At the heart of the novel is Franz Bubendorf, a hopelessly nearsighted and bland young man from a small provincial town. When we first meet him, he is in a train compartment on his way to Berlin. He is heading to the capital to seek employment at his well-to-do uncle’s clothing store. Unbeknownst to him, Franz is sharing the compartment with his uncle, Kurt Beyer (his mother’s cousin), and Kurt’s young wife, Martha. Franz has never met either of them before. Seen through Franz’s poor eyesight, Martha appears sensual and passionate. Kurt, on the other hand, is a self-satisfied and successful businessman. Shortly after Franz begins working in the store, he becomes enamored with Martha’s beauty. They soon initiate a secret love affair.

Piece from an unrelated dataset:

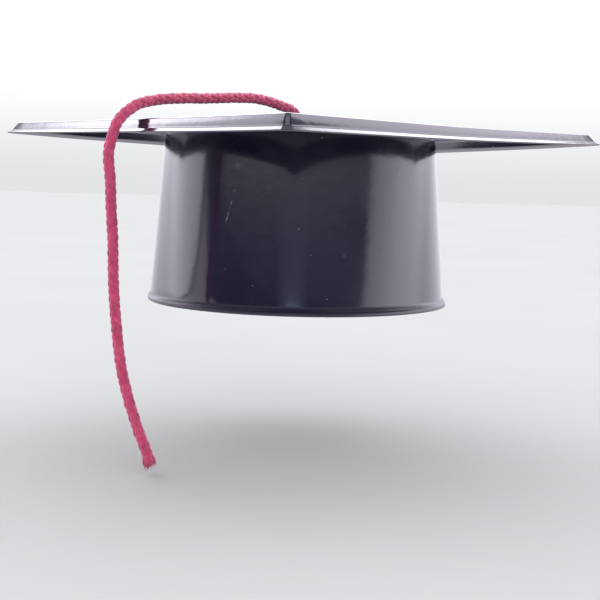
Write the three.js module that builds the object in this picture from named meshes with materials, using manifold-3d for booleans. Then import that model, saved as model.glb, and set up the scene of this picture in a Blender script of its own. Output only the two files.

As the story progresses, it becomes clear that Martha is a deeply discontented woman. In many ways, she evokes Gustave Flaubert’s titular Madame Bovary. Her distaste for her husband becomes more pronounced, and this emotional strain takes a toll on Franz, whose health begins to decline.

In a way, King, Queen, Knave is Nabokov’s attempt to replicate the love triangle trope. The early scenes mimic the conventions of traditional love triangles. The encounters between Franz and Kurt were comedic, a parody of familiar scenes in love triangles. There is a reason why Nabokov called the novel his gayest. For his part, Kurt still cherished his wife even though it was reciprocated with frigidity. Things started to take for a dark turn as the story moved forward. As Franz find himself becoming a numb extension of his lover, he has become her shadow. Nevertheless, it was palpable that the characters were unable to move outside of the box Nabokov created for them; it was one of the novel’s flows. Still, King, Queen, Knave, is a compelling satire of middle-class adultery and the love triangle trope.